Though invisible to the human eye, ultraviolet (UV) light has a range of uses, categorised on the types of rays used and all based on wavelength.
UV-C radiation, which is based on very-short wavelengths below 280 nm, has been proven as a means of disinfection for more than 100 years, winning a Nobel Prize in 1903 .
Given the environmental and economic challenges, there should already be plenty of incentive to deploy these more commonly throughout the healthcare system and adopt re-usable RPE to achieve the safety, environmental and economic targets that are currently being missed
For most of that time, UV-C has been an effective-but-often-impractical solution to deploy in decontamination chambers.
Today, however, it is possible to utilise UV-C disinfection in a quick and efficient manner using a combination of the latest LED technology, advanced optics, and 3D CAD modelling.

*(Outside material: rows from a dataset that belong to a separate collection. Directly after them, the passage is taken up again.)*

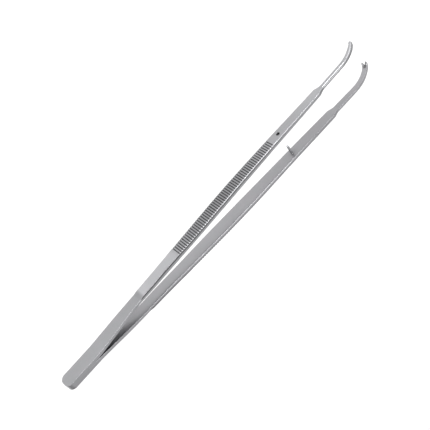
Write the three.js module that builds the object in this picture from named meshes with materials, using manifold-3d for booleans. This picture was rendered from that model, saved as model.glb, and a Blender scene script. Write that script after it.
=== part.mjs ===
// Long curved-tip tweezers: two spring-steel arms welded together at the butt.
// Millimetres. +X runs from the butt to the tips, +Y to the left arm, +Z up.
// The arms' widths stand in Z, the tips curve down to -Z, and the arms open in Y.
// Origin: centre of the butt's end face, on the plane between the arms.
// Each strip is parted by a narrow gap in the middle of its thin, bending leaf:
// the welded root lies behind the gap, the moving arm in front of it.

import * as THREE from "three";
import { mergeVertices } from "three/addons/utils/BufferGeometryUtils.js";
import Module from "manifold-3d";

const wasm = await Module();
wasm.setup();

// ---------------------------------------------------------------- dimensions
// A half gap, half thickness or level is measured in Y from the mid-plane.

const BUTT_WIDTH = 10.7;
const BUTT_HALF_THICKNESS = 2.3;
const BUTT_CORNER_RADIUS = 4.1; // corners of the butt end, seen along Y

const WELD_LENGTH = 25.5; // fused length, from the butt end
const WELD_HALF_THICKNESS = 0.2;
const WELD_INSET = 0.35; // the seam sits inside the outline by this much
const WELD_END_INSET = 0.3; // and stops this far short of the fused length

const FLEX_X = 45.4; // middle of the bending leaf
const FLEX_GAP = 0.3;

// Cross serrations in the outer faces
const GROOVE_COUNT = 55;
const GROOVE_FIRST_X = 101.8;
const GROOVE_PITCH = 1.59;
const GROOVE_TOP_WIDTH = 0.86;
const GROOVE_BOTTOM_WIDTH = 0.34;
const GROOVE_DEPTH = 0.42;
const COMB_LIFT = 0.3; // the cutter's teeth join this far outside the face
const COMB_BACK = 1.2; // the cutter's back, outside the face
const COMB_HALF_WIDTH = 8;

// Guide pin in the right arm, and its hole in the left arm
const PIN_X = 195.5;
const PIN_RADIUS = 0.75;
const PIN_LENGTH = 7.35; // free length above the right arm's inner face
const PIN_POINT_LENGTH = 1.5; // tapered, rounded end
const PIN_STEM_INSET = 0.05; // the stem is shorter than the strip's thickness by this
const PIN_SEAT_CLEARANCE = 0.3; // radial gap round the stem in its seat
const PIN_SEGMENTS = 24;
const GUIDE_HOLE_RADIUS = 1.2;
const BORE_START = -2; // cutter's ends, measured outwards from the inner face
const BORE_END = 6;
const BORE_SEGMENTS = 32;

// The pin's point: [share of the radius, distance from the start of the point]
const PIN_POINT = [
  [1, 0], [0.86, 0.5], [0.62, 1.0],
  [0.34, PIN_POINT_LENGTH - 0.14], [0, PIN_POINT_LENGTH],
];

const RISE_START_X = 185.0; // from here the centre line climbs a little,
const SHANK_RISE = 0.33; // to this much at the start of the shank
const BLADE_END_X = 231.0; // where the blade shoulders down to the shank
const SHOULDER_POWER = 2.2; // concavity of the shoulders
const SHOULDER_GAP_DIP = 0.13; // the half gap is less by this at the blade's end
const SHANK_START_X = 236.4;
const SHANK_HALF_GAP_START = 9.52;
const SHANK_HALF_GAP_END = 10.5;
const SHANK_WIDTH_RATE = 1.3; // the bend's width is reached at 1 / this of the length
const SHANK_BACK_HALF_FLAT = 0.12; // flat left between the shank's rounded corners
const SHANK_ROUND_SHARE = 0.82; // share of the shank's thickness that is rounded
const BEND_START_X = 252.3; // the shank is straight up to here
const BEND_RADIUS = 24.0;
const LEAN_LENGTH = 9; // the lean grows over this much of the jaw's end
const TIP_TAPER_LENGTH = 7.0; // the jaw narrows over this much of its end

// Rounded edge at the very end of the jaw: its length, and the shares lost there.
const TIP_EDGE = { length: 0.4, width: 0.08, thickness: 0.07 };

const CORNER_FACETS = 3; // facets in each outer corner
const MIN_HALF_FLAT = 0.05; // always left between the outer corners
const END_HUB_DEPTH = 0.6; // centre of an end's fan, as a share of the thickness

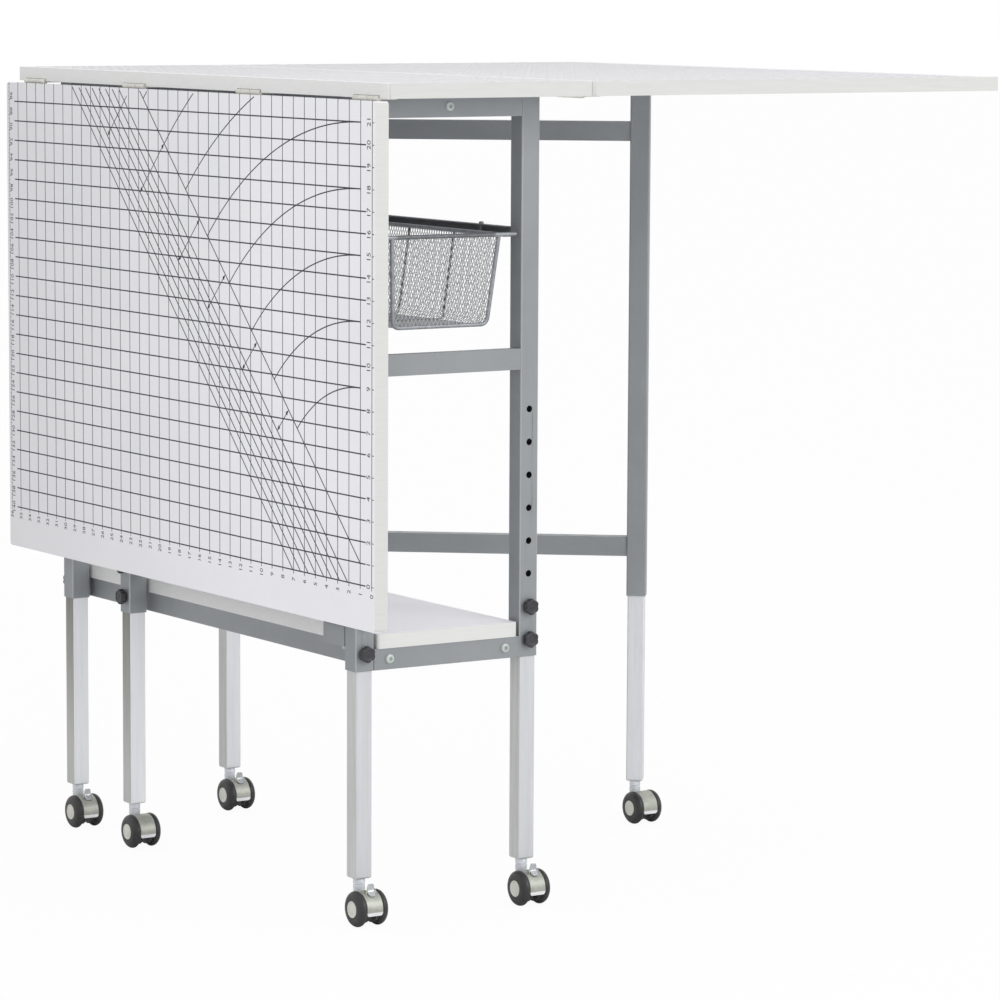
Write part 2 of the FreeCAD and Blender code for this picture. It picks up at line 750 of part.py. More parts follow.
def make_brake(name, x, y):
    """The foot lever on top of the hood, with its own cross pin."""
    body = new_body("brake_" + name, x, y + " - dims.trail - dims.lever_back",
                    "dims.wheel_radius + dims.lever_up")
    blade = new_sketch(body, "YZ_Plane")
    draw_polygon(blade, [
        (-7.0, -5.9), (-4.5, -3.7), (-1.5, -1.75), (0.3, -1.5), (1.5, -0.6), (1.5, 0.8),
        (0.5, 2.2), (-0.6, 9.3), (-2.0, 9.5), (-1.7, 2.2), (-2.4, 0.2), (-4.5, -2.0),
        (-7.2, -4.2),
    ])
    pad(body, blade, "dims.lever_wide", both=True)
    pin = new_sketch(body, "YZ_Plane")
    draw_circle(pin, "dims.lever_pin", size=1.0)
    pad(body, pin, "dims.lever_wide + 2 * dims.lever_gap + 2 * dims.ear_thick", both=True)


for name, x, y, turn in LEGS:
    make_caster(name, x, y, name in BRAKED)
    make_wheels(name, x, y)
    if name in BRAKED:
        make_brake(name, x, y)


# ---------------------------------------------------------------- knobs

def make_knob(label, x, y, z, turn):
    """A six-lobed clamping knob whose screw stops just short of the leg."""
    body = new_body(label, x, y, z, turn)
    grip = new_sketch(body, "XZ_Plane", dz="dims.knob_gap + dims.knob_collar")
    draw_circle(grip, "dims.knob_dia")
    head = pad(body, grip, "dims.knob_tall")
    round_edges(body, head, "dims.knob_round", lambda e: isinstance(e.Curve, Part.Circle))
    flute = new_sketch(body, "XZ_Plane", dx="dims.flute_offset",
                       dz="dims.knob_gap + dims.knob_collar + dims.knob_tall")
    draw_circle(flute, "dims.flute_dia")
    scoop = pocket(body, flute, "dims.knob_tall")
    ring = body.newObject("PartDesign::PolarPattern", label + "_lobes")
    ring.Originals = [scoop]
    ring.Axis = (origin_plane(body, "Y_Axis"), [""])
    ring.Angle = 360
    bind(ring, "Occurrences", "dims.knob_lobes")
    body.Tip = ring
    collar = new_sketch(body, "XZ_Plane", dz="dims.knob_gap")
    draw_circle(collar, "dims.collar_dia")
    pad(body, collar, "dims.knob_collar + dims.knob_lap")
    stud = new_sketch(body, "XZ_Plane", dz="dims.knob_gap + dims.knob_lap")
    draw_circle(stud, "dims.knob_stud")
    pad(body, stud, "dims.knob_gap + dims.knob_lap + dims.post_wall", reverse=True)


for name, x, y, turn in LEGS:
    # The knob face is half a post away from the leg axis, on the side it points to.
    offset = " + dims.post_side / 2 * "
    knob_x = x + offset + "sin(" + turn + ")"
    knob_y = y + " - dims.post_side / 2 * cos(" + turn + ")"
    for level, step in (("low", "0"), ("high", "dims.pin_pitch")):
        make_knob("knob_%s_%s" % (name, level), knob_x, knob_y,
                  "dims.pin_first + " + step, turn)


# ---------------------------------------------------------------- baskets

def basket_section(body, wide, long, level, inset):
    """A level rectangle of the basket, drawn inset from its outer size."""
    section = new_sketch(body, "XY_Plane", dz=level)
    draw_rectangle(section, "%s - 2 * %s" % (wide, inset), "%s - 2 * %s" % (long, inset), 50)
    return section


def loft(body, kind, low, high):
    feature = body.newObject("PartDesign::" + kind, body.Label + "_loft")
    feature.Profile = low
    feature.Sections = [high]
    feature.Ruled = True
    return feature


BASKET_TALL = "(dims.basket_rim - dims.basket_base)"
BASKET_LOW_LONG = "(dims.basket_long - 2 * dims.basket_slope)"


def make_basket(name, y):
    """An open basket with four sloped sides, hung on the runners by its end wires."""
    body = new_body("basket_" + name, MID, y, "dims.basket_base")
    low = basket_section(body, "dims.basket_bottom", BASKET_LOW_LONG, "0 mm", "0")
    high = basket_section(body, "dims.basket_top", "dims.basket_long", BASKET_TALL, "0")
    loft(body, "AdditiveLoft", low, high)
    for sign in ("", "-"):
        wire = new_sketch(body, "XZ_Plane", dy=BASKET_TALL + " - dims.rim_wire / 2",
                          dz="%s(dims.basket_long - dims.rim_wire) / 2" % sign)
        draw_rectangle(wire, "dims.rim_reach", "dims.rim_wire")
        pad(body, wire, "dims.rim_wire", both=True)
    floor = basket_section(body, "dims.basket_bottom", BASKET_LOW_LONG, "dims.basket_wall",
                           "dims.basket_wall")
    mouth = basket_section(body, "dims.basket_top", "dims.basket_long",
                           BASKET_TALL + " + dims.cut_margin", "dims.basket_wall")
    body.Tip = loft(body, "SubtractiveLoft", floor, mouth)


make_basket("near", "-(dims.basket_end - dims.basket_long / 2)")
make_basket("far", "dims.basket_end - dims.basket_long / 2")


# ---------------------------------------------------------------- checks and export

doc.recompute()
for obj in doc.Objects:
    bad = [word for word in obj.State if word in ("Invalid", "Error")]
    if bad:
        raise RuntimeError("%s is %s" % (obj.Label, bad))

os.makedirs("parts", exist_ok=True)
for node in NODES:
    shape = node.Shape
    if shape.isNull() or not shape.isValid():
        raise RuntimeError("bad shape: " + node.Label)
    shape.exportStep(os.path.join("parts", node.Label + ".step"))
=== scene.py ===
import json
import math

import bmesh
import bpy
from mathutils import Matrix, Vector


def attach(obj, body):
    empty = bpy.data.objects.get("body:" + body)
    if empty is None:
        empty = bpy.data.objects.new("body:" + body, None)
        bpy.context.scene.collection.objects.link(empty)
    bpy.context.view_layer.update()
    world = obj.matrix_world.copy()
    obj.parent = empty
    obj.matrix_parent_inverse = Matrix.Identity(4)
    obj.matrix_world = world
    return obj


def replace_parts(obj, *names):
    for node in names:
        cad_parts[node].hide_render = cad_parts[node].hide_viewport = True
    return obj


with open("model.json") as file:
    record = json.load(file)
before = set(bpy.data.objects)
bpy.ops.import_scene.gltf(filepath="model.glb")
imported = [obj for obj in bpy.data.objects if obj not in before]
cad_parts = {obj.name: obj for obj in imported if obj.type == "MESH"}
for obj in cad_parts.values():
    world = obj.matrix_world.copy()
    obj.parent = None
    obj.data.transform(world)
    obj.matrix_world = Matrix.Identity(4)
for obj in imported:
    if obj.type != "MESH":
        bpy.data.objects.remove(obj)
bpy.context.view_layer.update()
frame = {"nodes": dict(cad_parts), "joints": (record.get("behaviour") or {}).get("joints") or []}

MM = 0.001
MID_X = -0.29665
SCENE = bpy.context.scene
JOINTS = {joint["name"]: joint for joint in frame["joints"]}

# Measures of the solids that the drawn pieces keep to, in mm: a tube's side, the frame's
# half length, the top's height, the hanging leaf's face and the gates' pivots.
TUBE = 25.4
FRAME_END = 371
TOP_Z = 994.5
LEAF_FACE = 158.0
GATE_PIVOT = (115.3, 330.6)


# -------- mesh building

def rel(x, y, z):
    """A point in millimetres from the frame's middle, in metres of the row frame."""
    return Vector((MID_X + x * MM, y * MM, z * MM))


def turned(matrix, segments, radius, height):
    """A ring about the matrix's Z axis, with the radius as a function of the angle."""
    ring = []
    for k in range(segments):
        a = 2 * math.pi * k / segments
        size = radius(a)
        ring.append(matrix @ Vector((size * math.cos(a), size * math.sin(a), height)))
    return ring


def hexagon(a, inner=1.0):
    """Radius of a hexagon's outline at an angle, from the radius of its inner circle."""
    return inner / math.cos((a % (math.pi / 3)) - math.pi / 6)


def in_mm(points, lift=0.0):
    """Pairs given in millimetres, the second raised by a length in metres."""
    return [(u * MM, lift + v * MM) for u, v in points]


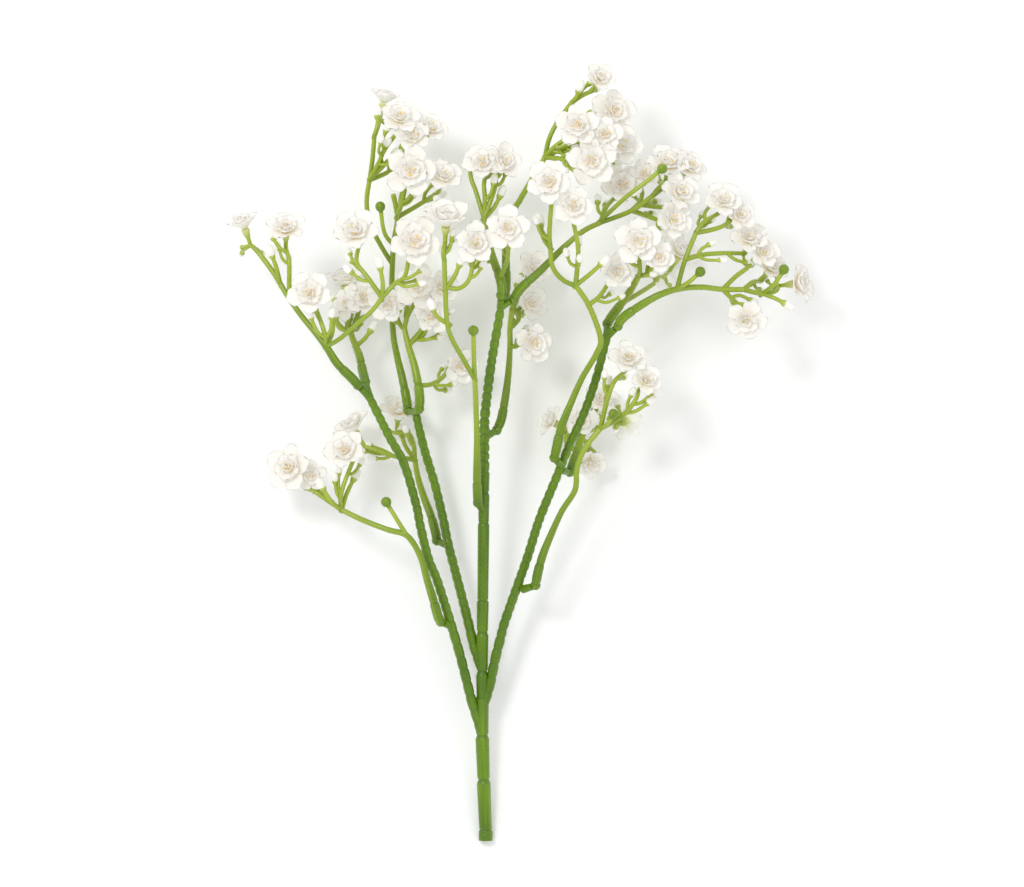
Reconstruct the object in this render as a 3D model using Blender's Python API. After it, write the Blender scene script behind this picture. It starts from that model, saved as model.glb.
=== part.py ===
import math
import random

import bmesh
import bpy
from mathutils import Vector
from mathutils.geometry import interpolate_bezier

# Gypsophila stem, moulded and with fabric-like blooms, lying on its back
# Stem and bloom positions are laid out in drawing units: across, down, and height in millimetres
UNIT = 0.0004
STEM_ACROSS = 485.0
CUT_DOWN = 846.0
CUT_Y = -0.002

# Thicknesses, in metres
TRUNK_R = 0.00265
TRUNK_TOP_R = 0.0026
LIMB_R = 0.00205
LIMB_END_R = 0.0017
COLLAR_R = 0.00285
COLLAR_LENGTH = 0.0042
COLLAR_HEIGHT = 0.0023
RING_PITCH = 0.0100
RING_STEP = 0.0003
NUB_R = 0.0017
SLEEVE_R = 0.0020
SPRAY_R = 0.00135
SPRAY_END_R = 0.00105
TWIG_R = 0.00085
CUP_R = 0.00175
CUP_LENGTH = 0.0040
BUD_R = 0.0021
TIP_R = 0.0018
TIP_LENGTH = 0.0056
ROOT_DEPTH = 0.0003
SAG = 0.00045

# Blooms, in metres
FOOT_R = 0.0016
CUP_GAP = 0.0003
BLADE = 0.0007

# Colours, linear
GREEN = (0.105, 0.270, 0.012)
LIGHT_GREEN = (0.300, 0.480, 0.060)
WHITE = (0.940, 0.925, 0.890)

# Main stem and its four limbs: across, down, height
LIMBS = {
    "trunk": [(485.4, 845.7, 2.35), (485.2, 834, 2.9), (484.2, 810, 5.2), (482.7, 765, 9), (482, 736, 11.5),
              (482, 700, 14)],
    "left": [(482, 738, 11.5), (476, 718, 13.5), (471, 702, 15), (460, 658, 18), (451, 627, 21), (437, 582, 26),
             (428, 559, 28.5), (420, 526, 32), (416, 505, 34), (404, 464, 38), (390, 438, 41), (376, 410, 43),
             (369, 396, 44)],
    "inner": [(482, 672, 16), (474, 649, 16.5), (468, 624, 17), (459.6, 590.7, 17.5), (448, 546, 18),
              (443, 521, 18.5), (434.7, 486, 20), (424.8, 453, 22), (419, 430, 24), (415, 412, 25)],
    "centre": [(482, 704, 13.7), (482, 660, 17), (483, 566, 25), (483.6, 516, 29), (484.3, 433, 36),
               (485, 414, 38), (489, 380, 41), (493, 353, 44), (498, 325, 47), (501, 307, 49)],
    "right": [(483, 707, 13.5), (489, 690, 15), (495, 661, 17.5), (500.3, 640, 19), (504.4, 624, 20.5),
              (516, 590.7, 23), (527.7, 557.2, 26), (539, 521, 29), (550.6, 492, 32), (560, 469, 34),
              (569.7, 444.4, 36.5), (583, 415.7, 39), (594.6, 383, 42), (602, 356, 44), (607, 336, 46)],
}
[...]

Dr Davies explains: “By implementing compact and portable UV-C disinfection chambers around hospitals, medical practices, or wherever necessary, health workers can gain access to reusable PPE.
It is estimated that the NHS and social care sectors spent roughly £500m on disposable respiratory protective equipment in 2020 alone
“A small chamber, smaller than a microwave, that can be placed on a benchtop, is now a possibility.
“Healthcare staff simply need to place their respirators inside the chamber, select the correct programme, and seconds later the item will be disinfected.
“Advanced optics that work with the LED chips allow the UV-C radiation to be directed to previously-difficult-to-reach parts of the surface of the RPE.
Optical modelling techniques can combine with 3D CAD models of the masks, using laboratory data as evidence to predict the time needed for effective decontamination.
“This is available in an affordable package available at the point of use, negating the need to move potentially-contaminated RPE around the facility.
“Additionally, programmes can be automated and tailored to the item being treated, making each decontamination event repeatable and traceable.”
As we emerge from the pandemic and continue to recover, there are opportunities to learn lessons so that a positive legacy can at least be achieved from a disastrous period in our history
And UV-C disinfection is not exclusive to RPE.
It can be used to disinfect a wide range of products - dental implements, stethoscopes, anything that might need disinfecting.
“The entire healthcare sector can benefit from a low-cost, long-term alternative to the current wasteful processes,” said Dr Davies.
He adds: “As we emerge from the pandemic and continue to recover, there are opportunities to learn lessons so that a positive legacy can at least be achieved from a disastrous period in our history.
“The healthcare industry now has the opportunity to adopt innovative solutions that dramatically improve the safety of its workers.
“Re-usable RPE and UV-C disinfection can be steps in the right direction, but the onus is on the entire sector to continue to push the envelope of innovation and continue to improve processes that make healthcare excel.”